US semiconductor company Qualcomm Inc. unveiled a sweetened US$44 billion agreement to acquire NXP Semiconductors NV, the most defiant move in its defense against a hostile US$121 billion bid from Broadcom Ltd., Reuters reports.
The new deal puts pressure on Broadcom to decide if it will stick with a stipulation in its bid that Qualcomm does not raise its offer for NXP. It could strengthen Qualcomm’s defenses because it allows its shareholders to better assess the standalone value of Qualcomm as an alternative to a deal with Broadcom.
Qualcomm shares fell 1.3 percent to US$63.99, significantly below Broadcom’s latest US$82 per share cash-and-stock offer unveiled on Feb. 5, as investors saw the new NXP deal as increasing the chances of Qualcomm repelling Broadcom.
Broadcom said on Tuesday it was evaluating its options in response to Qualcomm’s move and noted that the revised price for NXP was well beyond what Qualcomm has repeatedly characterized as “full and fair”. It called the new deal a transfer of value from Qualcomm shareholders to NXP shareholders.
In an interview with Reuters, Qualcomm’s presiding board director Tom Horton argued that the revised deal with NXP represented value for Qualcomm shareholders irrespective of the outcome of the takeover battle with Broadcom.
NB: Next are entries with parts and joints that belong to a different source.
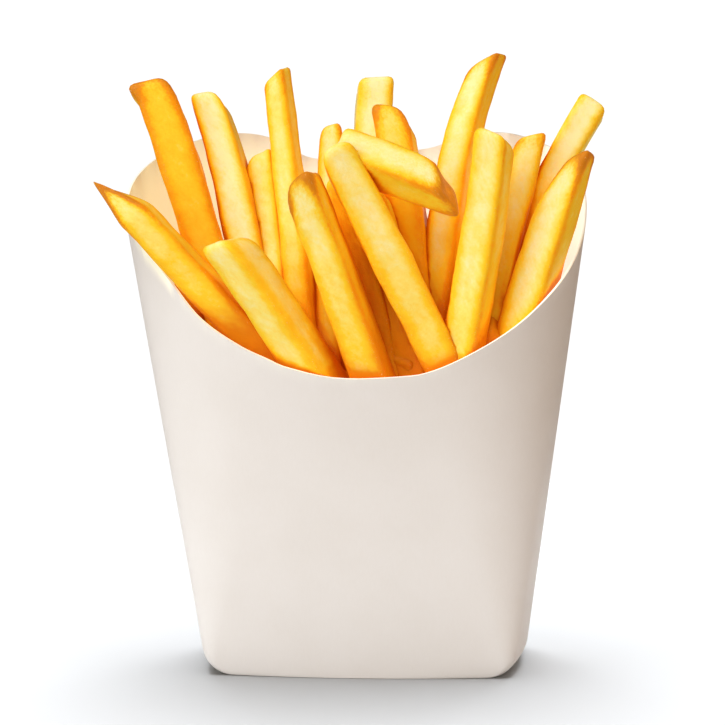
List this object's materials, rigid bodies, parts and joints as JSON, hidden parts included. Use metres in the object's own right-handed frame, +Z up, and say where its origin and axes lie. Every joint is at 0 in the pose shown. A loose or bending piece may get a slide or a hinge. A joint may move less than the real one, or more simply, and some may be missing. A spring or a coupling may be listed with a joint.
{
  "type": "french fries in a paperboard carton",
  "caption": "French fries standing in a plain white paperboard scoop carton with a low curved front and a taller back.",
  "frame": {"origin": "middle of the flat underside of the carton", "axes": "+Z up along the carton's height, -Y out of the low scooped front, +X to the right as seen from the front"},
  "size_m": [0.1094, 0.0562, 0.1358],
  "materials": {
    "paperboard": "smooth uncoated warm white paperboard with a faint sheen",
    "fried_potato": "golden fried potato, paler on the faces, amber at the sides and browned at the tips"
  },
  "bodies": {
    "root": {"carton": "paperboard", "fries": "fried_potato"}
  },
  "joints": []
}
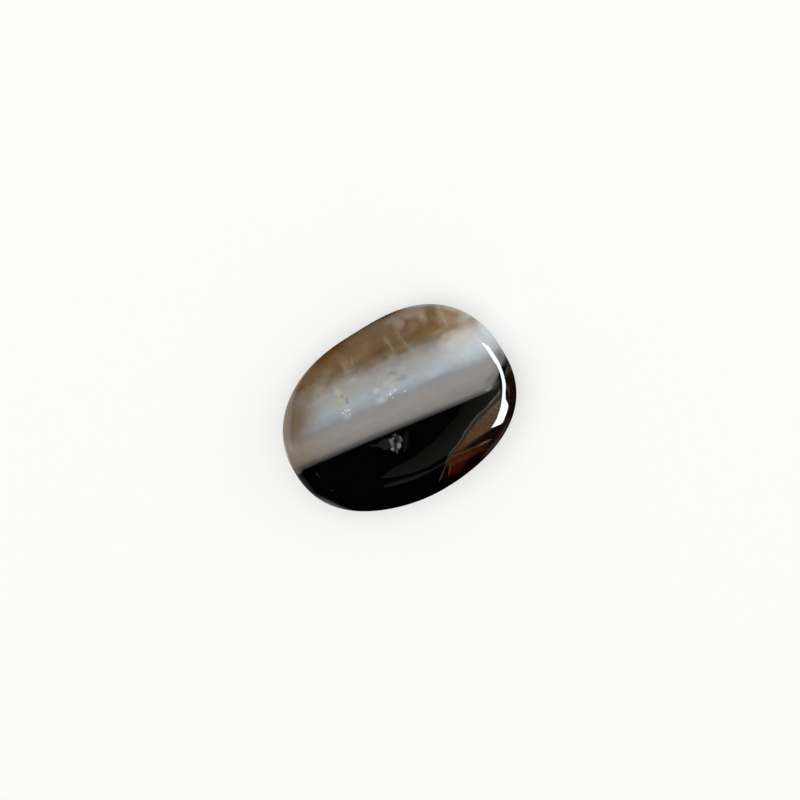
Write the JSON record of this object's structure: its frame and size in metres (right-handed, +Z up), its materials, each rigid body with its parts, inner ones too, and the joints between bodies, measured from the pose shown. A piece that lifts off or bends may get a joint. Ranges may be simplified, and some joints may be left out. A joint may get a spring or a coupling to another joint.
{
  "type": "sulemani agate cabochon",
  "caption": "Oval cabochon of banded agate with a low polished dome, a rounded girdle and a flat back.",
  "frame": {"origin": "centre of the bounding box at the flat back, on the surface that the stone rests on", "axes": "+X along the oval's length, +Y across it, +Z up out of the flat back through the dome"},
  "size_m": [0.016, 0.0118, 0.005],
  "materials": {
    "agate": "high polish"
  },
  "bodies": {
    "root": {"agate": "agate"}
  },
  "joints": []
}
“It makes Qualcomm stronger and more profitable and diversified if there is no deal with Broadcom, and if we do decide to pursue a sale the same is true, more value would accrue to the Qualcomm shareholders,” Horton said.
Qualcomm raised its offer for NXP from US$110 to US$127.50 per share in cash. In exchange, it received binding agreements from nine NXP stockholders that collectively own more than 28 percent of NXP’s outstanding shares to support the deal. These include hedge funds Elliott Advisors (UK) Ltd. and Soroban Capital Partners LP, which had spearheaded opposition to the NXP deal.
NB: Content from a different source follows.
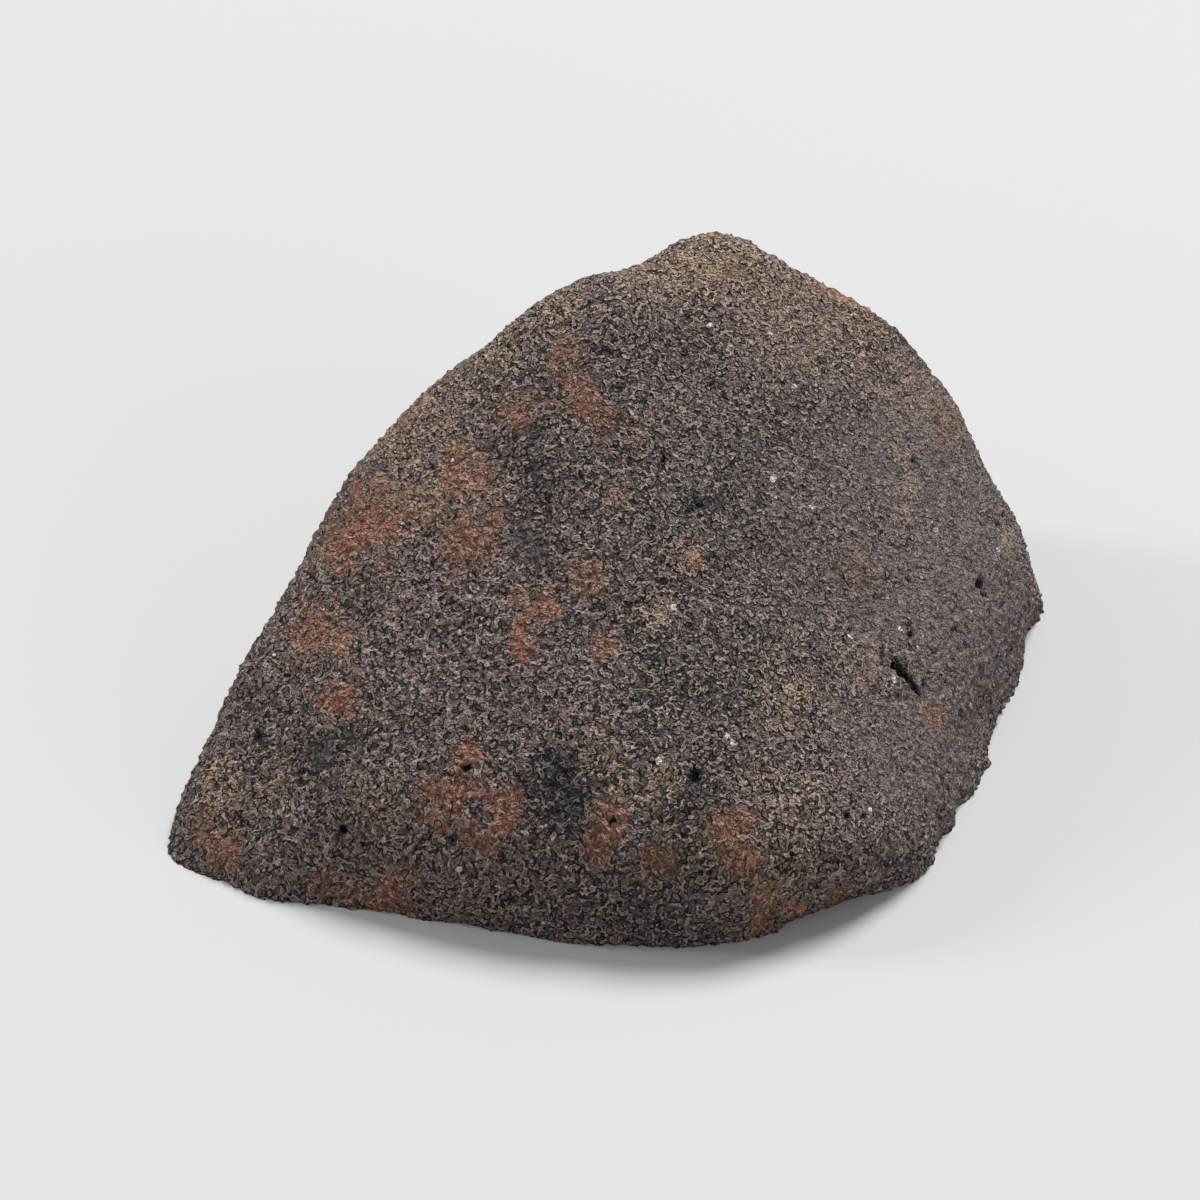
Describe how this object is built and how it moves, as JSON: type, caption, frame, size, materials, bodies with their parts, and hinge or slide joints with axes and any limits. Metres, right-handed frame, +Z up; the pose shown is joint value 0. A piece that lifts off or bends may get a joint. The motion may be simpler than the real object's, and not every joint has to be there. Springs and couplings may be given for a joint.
{
  "type": "meteorite end cut",
  "caption": "Palm-sized stony meteorite end cut: a rounded, weathered, rust-stained mound that rests on its flat sawn face.",
  "frame": {"origin": "middle of the stone's box at the height of the sawn face it rests on", "axes": "+Z up out of the sawn face, +X along the stone's longest side, -Y towards the steep front wall"},
  "size_m": [0.046, 0.041, 0.0219],
  "materials": {
    "weathered_stone": "matte"
  },
  "bodies": {
    "root": {"meteorite_end_cut": "weathered_stone"}
  },
  "joints": []
}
NXP’s shares rose 6 percent to US$125.56. The stock had traded above the original offer price for nearly seven months, reflecting expectations among investors that Qualcomm’s offer would be raised.
NXP shareholders have to tender their shares in an offer that is currently set to expire on March 5, though Qualcomm has repeatedly pushed back this deadline as it awaits clearance from China’s Ministry of Commerce, the only regulator globally needed to approve the deal that has yet to do so. The Lunar New Year holiday this month has delayed this review.
Under the new terms agreed with NXP’s board, the deal with Qualcomm is contingent on 70 percent of NXP’s shares being tendered, instead of the 80 percent threshold required in the earlier agreement signed in October 2016. Once this threshold is reached, Qualcomm can take over the entire company through a “second-step” transaction mechanism.
The new NXP deal came less than a week after Broadcom and Qualcomm executives met face-to-face for the first time to discuss the differences between the two sides. Qualcomm called the meeting constructive but reiterated it had several concerns over price and regulatory risk.
The acquisition of NXP will help Qualcomm to expand in the fast-growing market for chips used in automobiles and reduce its dependence on the competitive smartphone market.
The takeover battle between Qualcomm and Broadcom is at the heart of a race to consolidate the wireless technology equipment sector, as smartphone makers such as Apple Inc. and Samsung Electronics Co. Ltd. use their market dominance to negotiate lower chip prices.
Singapore-based Broadcom is mainly a manufacturer whose connectivity chips are used in products ranging from mobile phones to servers. San Diego-based Qualcomm primarily outsources the manufacturing of its chips which are used for the delivery of broadband and data, a business that would significantly benefit from the rollout of 5G wireless technology.